── Recorded information

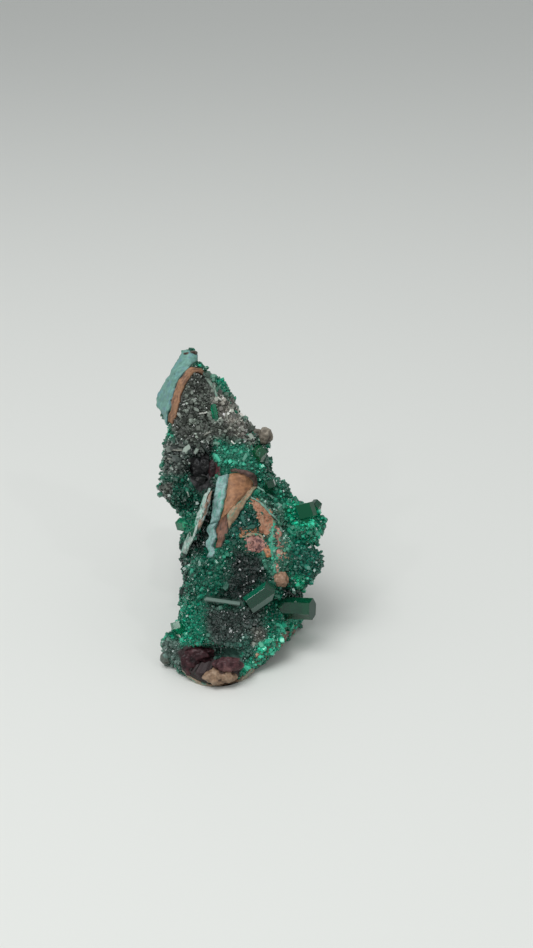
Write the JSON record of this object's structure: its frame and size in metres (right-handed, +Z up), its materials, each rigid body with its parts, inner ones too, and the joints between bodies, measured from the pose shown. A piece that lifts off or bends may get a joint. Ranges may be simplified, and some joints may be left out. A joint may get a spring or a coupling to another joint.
{
  "type": "dioptase mineral specimen",
  "caption": "Leaning lump of brown and grey ore matrix, flat underneath, grown over with sparkling green dioptase crystals, light blue crusts and orange-brown layers.",
  "frame": {"origin": "on the flat base, near the middle of its length, straight below the lower part of the specimen", "axes": "+Z up from the flat base; +Y towards the back, the way the broad face leans; +X to the right of someone who looks at the broad face"},
  "size_m": [0.0269, 0.0426, 0.0399],
  "materials": {
    "matrix": "matte",
    "dioptase": "gloss",
    "druse": "gloss",
    "crust": "matte"
  },
  "bodies": {
    "root": {"matrix": "matrix", "front_crystal": "dioptase", "ridge_crystal": "dioptase", "blade_crystal": "dioptase", "right_cluster": "dioptase", "spike_crystal": "dioptase", "left_cluster": "dioptase", "upper_crystal": "dioptase", "shoulder_crystal": "dioptase", "ledge_crystal": "dioptase", "edge_crystal": "dioptase"}
  },
  "joints": []
}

────

### Exercise description
Write out the data again, exactly and in full.

### Final result
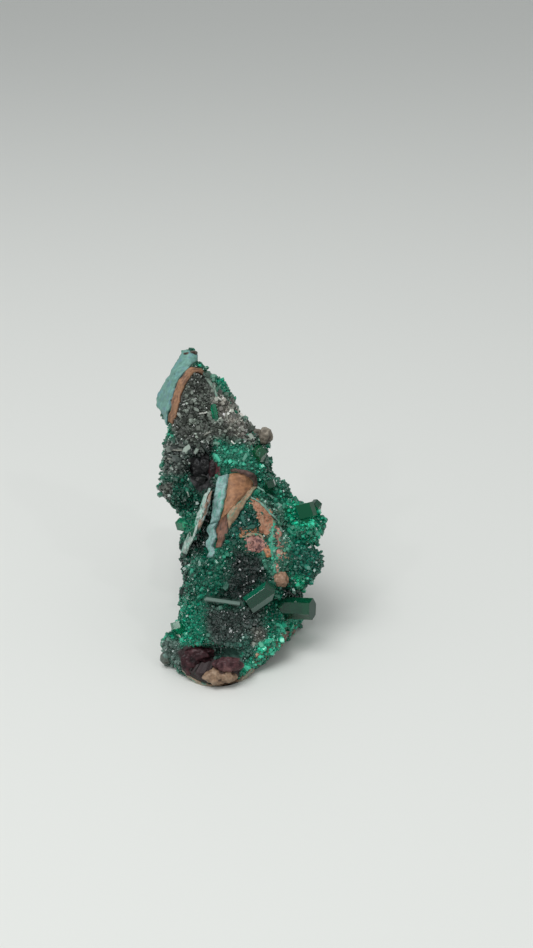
Write the JSON record of this object's structure: its frame and size in metres (right-handed, +Z up), its materials, each rigid body with its parts, inner ones too, and the joints between bodies, measured from the pose shown. A piece that lifts off or bends may get a joint. Ranges may be simplified, and some joints may be left out. A joint may get a spring or a coupling to another joint.
{
  "type": "dioptase mineral specimen",
  "caption": "Leaning lump of brown and grey ore matrix, flat underneath, grown over with sparkling green dioptase crystals, light blue crusts and orange-brown layers.",
  "frame": {"origin": "on the flat base, near the middle of its length, straight below the lower part of the specimen", "axes": "+Z up from the flat base; +Y towards the back, the way the broad face leans; +X to the right of someone who looks at the broad face"},
  "size_m": [0.0269, 0.0426, 0.0399],
  "materials": {
    "matrix": "matte",
    "dioptase": "gloss",
    "druse": "gloss",
    "crust": "matte"
  },
  "bodies": {
    "root": {"matrix": "matrix", "front_crystal": "dioptase", "ridge_crystal": "dioptase", "blade_crystal": "dioptase", "right_cluster": "dioptase", "spike_crystal": "dioptase", "left_cluster": "dioptase", "upper_crystal": "dioptase", "shoulder_crystal": "dioptase", "ledge_crystal": "dioptase", "edge_crystal": "dioptase"}
  },
  "joints": []
}